:: DATA LINES ::
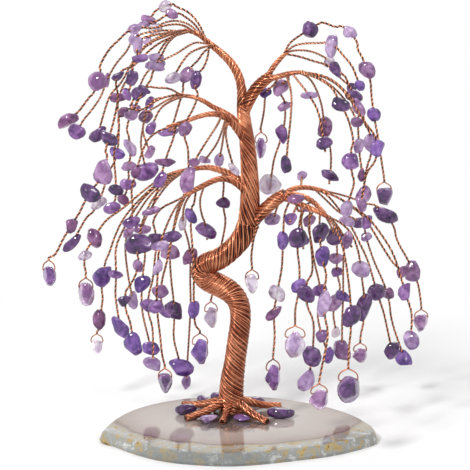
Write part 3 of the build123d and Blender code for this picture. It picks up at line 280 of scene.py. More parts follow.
STRANDS["right_lower_branch"] = (
    (6, 1.2, (301, 72), (318, 74), (334, 80), ("oval", 358, 107, 20, 11, -55), (364, 124),
     ("oval", 371, 143, 20, 15, -60), (367, 165), ("oval", 363, 194, 18, 15, 60)),
    (-86, 0.55, (299, 72), (316, 77), (331, 86), ("block", 341, 104, 17, 13, -10), (350, 124), (354, 142),
     ("oval", 351, 161, 18, 17, 0), (355, 182), ("oval", 346, 209, 17, 13, 75)),
    (70, 0.8, (296, 72), (308, 76), (316, 88), (322, 106), ("oval", 325, 127, 21, 17, 70), (331, 150),
     ("wedge", 330, 176, 20, 12, -20), (326, 190)),
    (-90, 0.8, (292, 73), (299, 82), ("oval", 309, 95, 17, 8, 0), (319, 112), ("oval", 324, 143, 16, 12, 10),
     (327, 162)),
    (34, 0.8, (288, 74), (289, 82), ("oval", 281, 88, 18, 15, 60), ("wedge", 285, 106, 16, 12, 20),
     ("pear", 282, 134, 21, 12, -75), (274, 158), ("oval", 270, 185, 22, 20, 0)),
    (-112, 0.8, (286, 74), (292, 92), (291, 118), (288, 142), ("oval", 286, 165, 18, 10, -80)),
    (52, 1.2, (279, 76), (273, 86), ("oval", 266, 93, 12, 10, 30), (264, 112), (260, 130),
     ("wedge", 261, 148, 22, 13)),
    (-58, 0.55, (303, 72), (320, 75), (338, 84), (352, 102), (366, 124), ("block", 377, 149, 18, 15, 60),
     (366, 172), ("oval", 361, 204, 16, 10, -70)),
    (16, 0.55, (298, 72), (314, 75), (330, 84), (346, 100), (358, 122), ("oval", 359, 146, 18, 10, 80),
     (361, 165), ("pear", 362, 175, 14, 9, 85)),
)
STRANDS["right_top_branch"] = (
    (34, 0.8, (301, 187), ("oval", 302, 176, 11, 9, 40)),
    (78, 0.55, (324, 191), (338, 194), (352, 198), (366, 204), ("oval", 386, 215, 28, 17, -25), (396, 240),
     ("block", 413, 271, 22, 17, 80), (420, 295), ("wedge", 421, 323, 19, 15)),
    (-12, 0.8, (322, 191), (338, 197), (354, 207), (369, 218), (382, 235), (394, 254),
     ("wedge", 405, 291, 18, 17, 60), (412, 313), ("oval", 411, 341, 21, 17, -80)),
    (8, 0.55, (326, 192), (341, 199), (356, 210), ("oval", 367, 222, 15, 13, 60), (380, 243), (392, 262),
     ("block", 403, 272, 14, 11, 40)),
    (12, 0.55, (318, 190), (328, 195), ("oval", 348, 222, 18, 11, -20), (358, 240), (368, 260),
     ("oval", 377, 292, 19, 16, 20), (384, 313), ("oval", 392, 351, 20, 16, 60)),
    (82, 0.8, (314, 189), (326, 200), (340, 214), ("oval", 360, 223, 16, 12, 10),
     ("block", 366, 237, 12, 10, 20), (374, 262), ("oval", 387, 293, 16, 14, -30), (391, 320),
     ("oval", 404, 358, 22, 17, -40)),
)
STRANDS["right_middle_branch"] = (
    (38, 0.8, (318, 206), ("oval", 309, 221, 15, 12, 40), (311, 240), (314, 262),
     ("block", 320, 290, 15, 11, 20), (317, 314), ("oval", 322, 336, 14, 13, 50),
     ("oval", 329, 355, 18, 13, 75)),
    (84, 0.8, (322, 210), ("oval", 335, 236, 19, 17, 60), ("oval", 337, 258, 17, 12, 0),
     ("block", 337, 272, 12, 10, 20), (341, 290), ("oval", 334, 303, 20, 16, 50),
     ("oval", 336, 332, 12, 9, 60)),
    (62, 1.2, (323, 212), (336, 223), (345, 238), (343, 262), ("wedge", 343, 297, 18, 11, -35), (342, 320),
     ("oval", 342, 350, 24, 17, -60)),
    (0, 0.8, (314, 202), ("oval", 305, 208, 12, 9, -30), (301, 224), ("oval", 303, 240, 14, 12, 60),
     (302, 262)),
)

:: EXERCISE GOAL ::
Repeat the data above exactly.

:: RESULT OF THIS EXERCISE ::
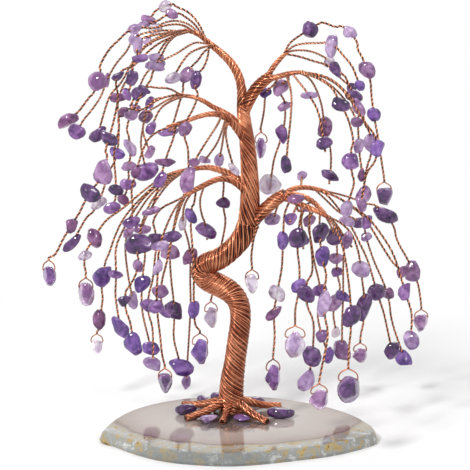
Write part 3 of the build123d and Blender code for this picture. It picks up at line 280 of scene.py. More parts follow.
STRANDS["right_lower_branch"] = (
    (6, 1.2, (301, 72), (318, 74), (334, 80), ("oval", 358, 107, 20, 11, -55), (364, 124),
     ("oval", 371, 143, 20, 15, -60), (367, 165), ("oval", 363, 194, 18, 15, 60)),
    (-86, 0.55, (299, 72), (316, 77), (331, 86), ("block", 341, 104, 17, 13, -10), (350, 124), (354, 142),
     ("oval", 351, 161, 18, 17, 0), (355, 182), ("oval", 346, 209, 17, 13, 75)),
    (70, 0.8, (296, 72), (308, 76), (316, 88), (322, 106), ("oval", 325, 127, 21, 17, 70), (331, 150),
     ("wedge", 330, 176, 20, 12, -20), (326, 190)),
    (-90, 0.8, (292, 73), (299, 82), ("oval", 309, 95, 17, 8, 0), (319, 112), ("oval", 324, 143, 16, 12, 10),
     (327, 162)),
    (34, 0.8, (288, 74), (289, 82), ("oval", 281, 88, 18, 15, 60), ("wedge", 285, 106, 16, 12, 20),
     ("pear", 282, 134, 21, 12, -75), (274, 158), ("oval", 270, 185, 22, 20, 0)),
    (-112, 0.8, (286, 74), (292, 92), (291, 118), (288, 142), ("oval", 286, 165, 18, 10, -80)),
    (52, 1.2, (279, 76), (273, 86), ("oval", 266, 93, 12, 10, 30), (264, 112), (260, 130),
     ("wedge", 261, 148, 22, 13)),
    (-58, 0.55, (303, 72), (320, 75), (338, 84), (352, 102), (366, 124), ("block", 377, 149, 18, 15, 60),
     (366, 172), ("oval", 361, 204, 16, 10, -70)),
    (16, 0.55, (298, 72), (314, 75), (330, 84), (346, 100), (358, 122), ("oval", 359, 146, 18, 10, 80),
     (361, 165), ("pear", 362, 175, 14, 9, 85)),
)
STRANDS["right_top_branch"] = (
    (34, 0.8, (301, 187), ("oval", 302, 176, 11, 9, 40)),
    (78, 0.55, (324, 191), (338, 194), (352, 198), (366, 204), ("oval", 386, 215, 28, 17, -25), (396, 240),
     ("block", 413, 271, 22, 17, 80), (420, 295), ("wedge", 421, 323, 19, 15)),
    (-12, 0.8, (322, 191), (338, 197), (354, 207), (369, 218), (382, 235), (394, 254),
     ("wedge", 405, 291, 18, 17, 60), (412, 313), ("oval", 411, 341, 21, 17, -80)),
    (8, 0.55, (326, 192), (341, 199), (356, 210), ("oval", 367, 222, 15, 13, 60), (380, 243), (392, 262),
     ("block", 403, 272, 14, 11, 40)),
    (12, 0.55, (318, 190), (328, 195), ("oval", 348, 222, 18, 11, -20), (358, 240), (368, 260),
     ("oval", 377, 292, 19, 16, 20), (384, 313), ("oval", 392, 351, 20, 16, 60)),
    (82, 0.8, (314, 189), (326, 200), (340, 214), ("oval", 360, 223, 16, 12, 10),
     ("block", 366, 237, 12, 10, 20), (374, 262), ("oval", 387, 293, 16, 14, -30), (391, 320),
     ("oval", 404, 358, 22, 17, -40)),
)
STRANDS["right_middle_branch"] = (
    (38, 0.8, (318, 206), ("oval", 309, 221, 15, 12, 40), (311, 240), (314, 262),
     ("block", 320, 290, 15, 11, 20), (317, 314), ("oval", 322, 336, 14, 13, 50),
     ("oval", 329, 355, 18, 13, 75)),
    (84, 0.8, (322, 210), ("oval", 335, 236, 19, 17, 60), ("oval", 337, 258, 17, 12, 0),
     ("block", 337, 272, 12, 10, 20), (341, 290), ("oval", 334, 303, 20, 16, 50),
     ("oval", 336, 332, 12, 9, 60)),
    (62, 1.2, (323, 212), (336, 223), (345, 238), (343, 262), ("wedge", 343, 297, 18, 11, -35), (342, 320),
     ("oval", 342, 350, 24, 17, -60)),
    (0, 0.8, (314, 202), ("oval", 305, 208, 12, 9, -30), (301, 224), ("oval", 303, 240, 14, 12, 60),
     (302, 262)),
)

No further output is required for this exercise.